The recent rapid growth in demand for wireless communications services has been a strong motivation for designing more highly integrated RF ICs with low operating voltage, low power, and low cost, while meeting performance requirements for wireless systems. Scaled CMOS technologies can be more effectively utilized to improve the integration level of the RF transceivers and synthesizers, while resulting in further improvements in power dissipation and cost.
A frequency synthesizer, used to generate a local oscillator frequency, is one of the major building blocks for wireless communications devices. Since the synthesizer influences the performance of the overall wireless systems, it should have high performance, specifically low phase noise and low spurious tones or signals (hereinafter, referred as spurs). Modern wireless communications systems require frequency synthesizers to cover the frequency range from about 800 MHZ to 2.5 GHz.
A PLL-based synthesis technique offers high integration level, low power dissipation, small chip area, high reliability, and predictable performance. The comparison frequency in an integer-N PLL frequency synthesizer is equal to the channel frequency spacing. Thus, the integer-N frequency synthesizer with A small channel frequency spacing is not suitable for a system required fast frequency acquisition time because the loop bandwidth should be narrow enough to keep the system stable. Another drawback comes from the inverse relationship between the frequency spacing and in-band phase noise. As the frequency spacing decreases, the divide ratio of the programmable frequency divider for a given local oscillator frequency range must increase. The higher the divide ratio, the worse the phase noise inside the loop bandwidth close to the carrier frequency. The in-band phase noise is higher than the system noise floor by about an amount of 20logN, where N is the total divide ratio. The output spurs are also related to the loop bandwidth. Thus, trade-offs are needed in determining the loop bandwidth and loop performance.

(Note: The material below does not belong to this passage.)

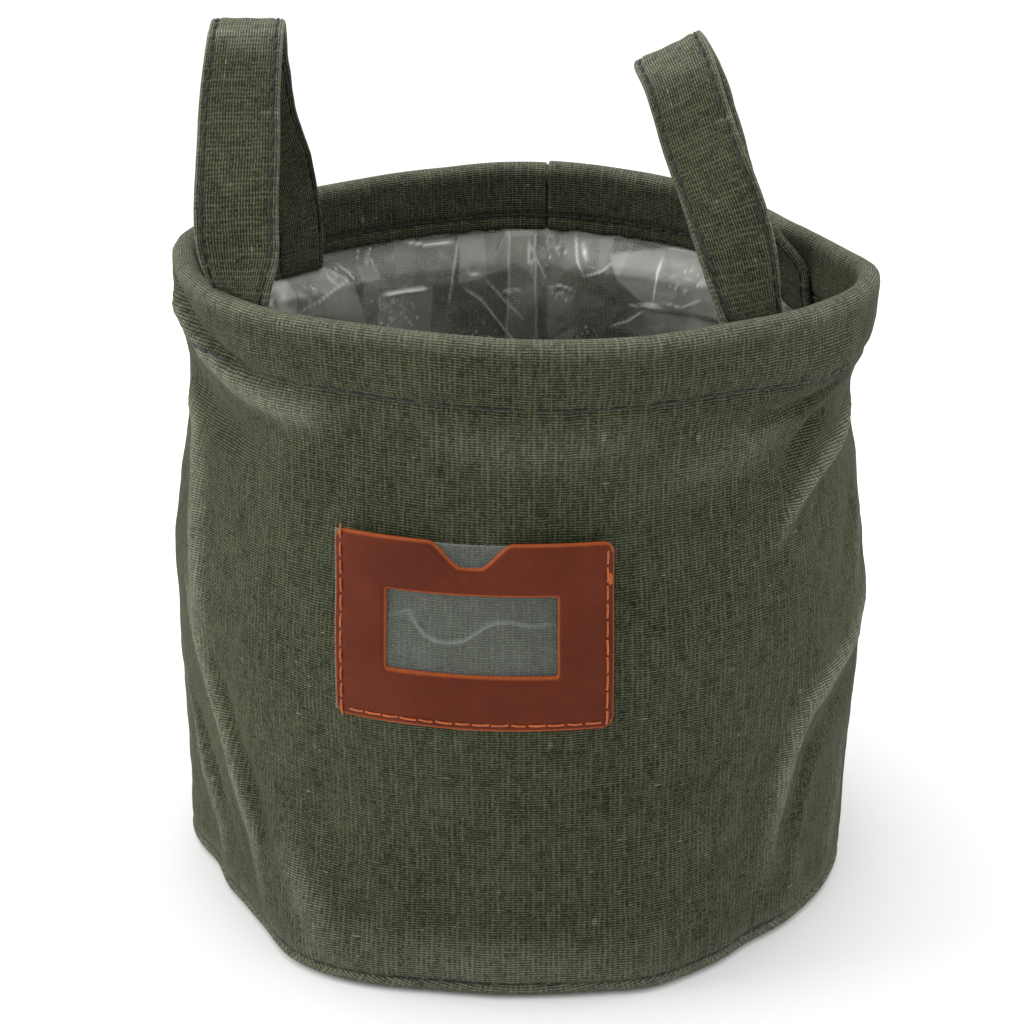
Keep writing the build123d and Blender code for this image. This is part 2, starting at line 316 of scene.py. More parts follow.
label = {
    "width": 0.058, "height": 0.041, "middle": 0.0855, "turn": -7.4, "corner": 0.0022, "thickness": 0.0013,
    "windowWidth": 0.0353, "windowHeight": 0.0175, "windowUp": 0.0005, "windowCorner": 0.0006,
    "notchWidth": 0.0186, "notchDepth": 0.0054, "filmMargin": 0.001, "stitchIn": 0.0014, "seat": 0.00035,
    "bridge": 0.0806, "lean": 0.024, "roundIn": 0.00055, "roundDown": 0.00042, "paleEdge": 0.00034,
    "filmProud": 0.00040,
    # how far past its edge it calms the cloth, and the heights where its top leans out and its foot in
    "calm": (-0.002, 0.009), "topOut": (0.088, 0.108), "footIn": (0.066, 0.090),
    # the film's own fold inside the window, mm right and up from the middle
    "fold": ((-17, 3.4), (-12.8, 5.0), (-11.4, 2.6), (-9.7, 0.4), (-7.4, -0.8), (-4.6, -1.1), (-1.3, -0.4),
             (1.2, 1.4), (3.3, 3.0), (5.4, 3.8), (7.9, 3.9), (10.4, 3.2), (12.6, 2.9), (17, 3.3)),
}


# node helpers: shader and geometry trees
class Sock:
    # one output of a node; arithmetic on it adds Math nodes
    def __init__(self, board, socket):
        self.board, self.socket = board, socket

    def side(self, name):
        return Sock(self.board, self.socket.node.outputs[name])

    def calc(self, operation, *values):
        return self.board.add("ShaderNodeMath", {"operation": operation}, dict(enumerate((self, *values))))

    def __add__(self, other): return self.calc("ADD", other)
    def __sub__(self, other): return self.calc("SUBTRACT", other)
    def __mul__(self, other): return self.calc("MULTIPLY", other)
    def __truediv__(self, other): return self.calc("DIVIDE", other)
    __radd__ = __add__
    __rmul__ = __mul__

    def __rsub__(self, other):
        return self.board.add("ShaderNodeMath", {"operation": "SUBTRACT"}, {0: other, 1: self})

    def between(self, low, high, start=0.0, end=1.0):
        return self.board.add("ShaderNodeMapRange", {"interpolation_type": "SMOOTHSTEP"},
                              {"Value": self, "From Min": low, "From Max": high, "To Min": start, "To Max": end})

    def wave(self):
        # 0 to 1 and back for each whole number
        return (self * wholeTurn).calc("COSINE") * 0.5 + 0.5


class Board:
    def __init__(self, tree):
        self.tree = tree

    def add(self, kind, settings=None, inputs=None):
        node = self.tree.nodes.new(kind)
        for key, value in (settings or {}).items():
            setattr(node, key, value)
        for key, value in (inputs or {}).items():
            socket = node.inputs[key]
            if isinstance(value, Sock):
                self.tree.links.new(value.socket, socket)
            else:
                socket.default_value = value
        return Sock(self, node.outputs[0]) if node.outputs else node

    def noise(self, place, scale, detail=2.0, rough=0.5):
        return self.add("ShaderNodeTexNoise", {},
                        {"Vector": place, "Scale": scale, "Detail": detail, "Roughness": rough})

    def place(self, kind="Object"):
        return self.add("ShaderNodeTexCoord").side(kind)

    def mark(self, name):
        # a value drawn on the mesh
        return self.add("ShaderNodeAttribute", {"attribute_name": name}).side("Fac")

    def relief(self, strength, depth, height):
        return self.add("ShaderNodeBump", {}, {"Strength": strength, "Distance": depth, "Height": height})

    def joined(self, x, y, z=0.0):
        return self.add("ShaderNodeCombineXYZ", {}, {0: x, 1: y, 2: z})

    def tint(self, factor, low, high):
        mixed = self.add("ShaderNodeMix", {"data_type": "RGBA"}, {0: factor, 6: low, 7: high})
        return Sock(self, mixed.socket.node.outputs[2])


def paint(r, g, b):
    # screen colour to the linear values that shaders take
    return tuple(((c / 255 + 0.055) / 1.055) ** 2.4 if c > 10 else c / 255 / 12.92 for c in (r, g, b)) + (1.0,)


def newFinish(name):
    finish = bpy.data.materials.new(name)
    finish.use_nodes = True
    finish.node_tree.nodes.clear()
    return finish, Board(finish.node_tree)


def closeFinish(board, fixed, linked):
    shader = board.add("ShaderNodeBsdfPrincipled", {}, {**fixed, **linked})
    board.add("ShaderNodeOutputMaterial", {}, {"Surface": shader})


canvasLook = {
    "ribPitch": 0.00108, "threadPitch": 0.00057, "wander": 0.00034, "bump": 0.85, "bumpDepth": 0.00032,
    # the pale tint serves both rubbed wear and painted highlight
    "dark": paint(26, 29, 19), "light": paint(99, 104, 79), "wearAndHighlight": paint(150, 154, 134),
    "slub": paint(160, 161, 142), "warm": paint(84, 78, 60),
}


def canvasFinish(name):
    finish, board = newFinish(name)
    place = board.place("UV")
    split = board.add("ShaderNodeSeparateXYZ", {}, {0: place})
    across, along = split.side("X"), split.side("Y")
    driftA = board.noise(place, 260, 3.0, 0.6) - 0.5
    driftB = board.noise(board.joined(along, across, 0.7), 260, 3.0, 0.6) - 0.5
    ribs = (across + driftA * (3.0 * canvasLook["wander"])) / canvasLook["ribPitch"]
    threads = (along + driftB * (1.8 * canvasLook["wander"])) / canvasLook["threadPitch"]
    ribWave, threadWave = ribs.wave(), threads.wave()
    ribIs, threadIs = (ribs + 0.5).calc("FLOOR"), (threads + 0.5).calc("FLOOR")
    # every rib, cross thread and crossing has its own weight, and each fades in and out along its length
    ribOwn = board.noise(board.joined(ribIs * 0.73, along * 150), 1.0, 2.0, 0.6).between(0.28, 0.72)
    threadOwn = board.noise(board.joined(across * 190, threadIs * 0.73), 1.0, 2.0, 0.6).between(0.28, 0.72)
    warps = ribs * 2 + driftB * 0.5
    crossing = board.add("ShaderNodeTexWhiteNoise", {"noise_dimensions": "2D"},
                         {"Vector": board.joined((warps + 0.5).calc("FLOOR"), threadIs)})
    slub = board.noise(board.joined(across * 380, threadIs * 0.71, 7.3), 1.0, 1.0).between(0.74, 0.82)
    slubUp = board.noise(board.joined(ribIs * 0.71, along * 300, 5.3), 1.0, 1.0).between(0.74, 0.82)
    cloud = board.noise(place, 30, 3.0, 0.6)
    warm = board.noise(place, 55, 2.0).between(0.45, 0.75)
    raised = (ribWave * ribOwn * 0.36 + threadWave * (0.08 + threadOwn * 0.24)
              + (warps.wave() * 0.75 + 0.25) * threadWave * (crossing * 0.92 + 0.05))
    # painted shade darkens the low gaps between threads and painted highlight lightens the raised crossings, over
    # each thread's own random tone
    tone = raised * 1.06 + (cloud - 0.5) * 0.34 - 0.06
    body = board.tint(tone, canvasLook["dark"], canvasLook["light"])
    body = board.tint(warm * tone * 0.30, body, canvasLook["warm"])
    # this mark lightens rubbed wear on the raised threads and also paints highlights on the cloth's crests,
    # ridges and the strap crowns
    wearAndHighlight = board.mark("wearAndHighlight")
    body = board.tint(wearAndHighlight * (0.08 + 0.85 * raised) * 0.80, body, canvasLook["wearAndHighlight"])
    body = board.tint((slub + slubUp) * threadWave * 0.42, body, canvasLook["slub"])
    relief = board.relief(canvasLook["bump"], canvasLook["bumpDepth"], raised + slub * 0.5)
    closeFinish(board, {"Specular IOR Level": 0.10, "Sheen Weight": 0.06, "Sheen Roughness": 0.5,
                        "Sheen Tint": (0.70, 0.80, 0.60, 1)},
                {"Base Color": body, "Roughness": 0.92 - raised * 0.08, "Normal": relief})
    return finish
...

A fractional-N frequency synthesis technique enables the use of reference frequencies larger than the channel frequency spacing (U. L. Rhode, Digital PLL Frequency Synthesizers: Theory and Design, Prentice-Hall, Englewood Cliffs, N.J., 1983.). This technique is able to considerably reduce the divide ratio N in the loop for the same frequency spacing as that in an integer-N synthesizer, while using the highest possible reference frequency. This technique has a significant beneficial effect on the in-band phase noise performance of the synthesized output. The possibility of using a higher reference frequency also opens up the way to a wider loop bandwidth, hence faster switching time. Using a reference frequency higher than the channel frequency spacing can reduce the reference spurs at the output. However, use of the fractional-N technique introduces periodic disturbances in the loop, resulting in large fractional spurs at all multiples of the offset frequency depending on the fractional data.
A noise shaping technique using a high-order sigma-delta modulator is used to suppress the fractional spurs. One example of the technique can be found in A Multiple Modulator Fractional Divider, by B. Miller and R. J. Conley (IEEE Transactions on Instrumentation and Measurement, vol. 40, pp. 578-583, June 1991.). The idea is to eliminate the low frequency phase error by rapidly switching the divide ratio between different ratios to eliminate the gradual phase error at the phase-frequency detector. By changing the divide ratio rapidly between different values, the phase error occurs in both polarities, positive as well as negative, and in an accelerated rate that explains the phenomena of high frequency noise push-up.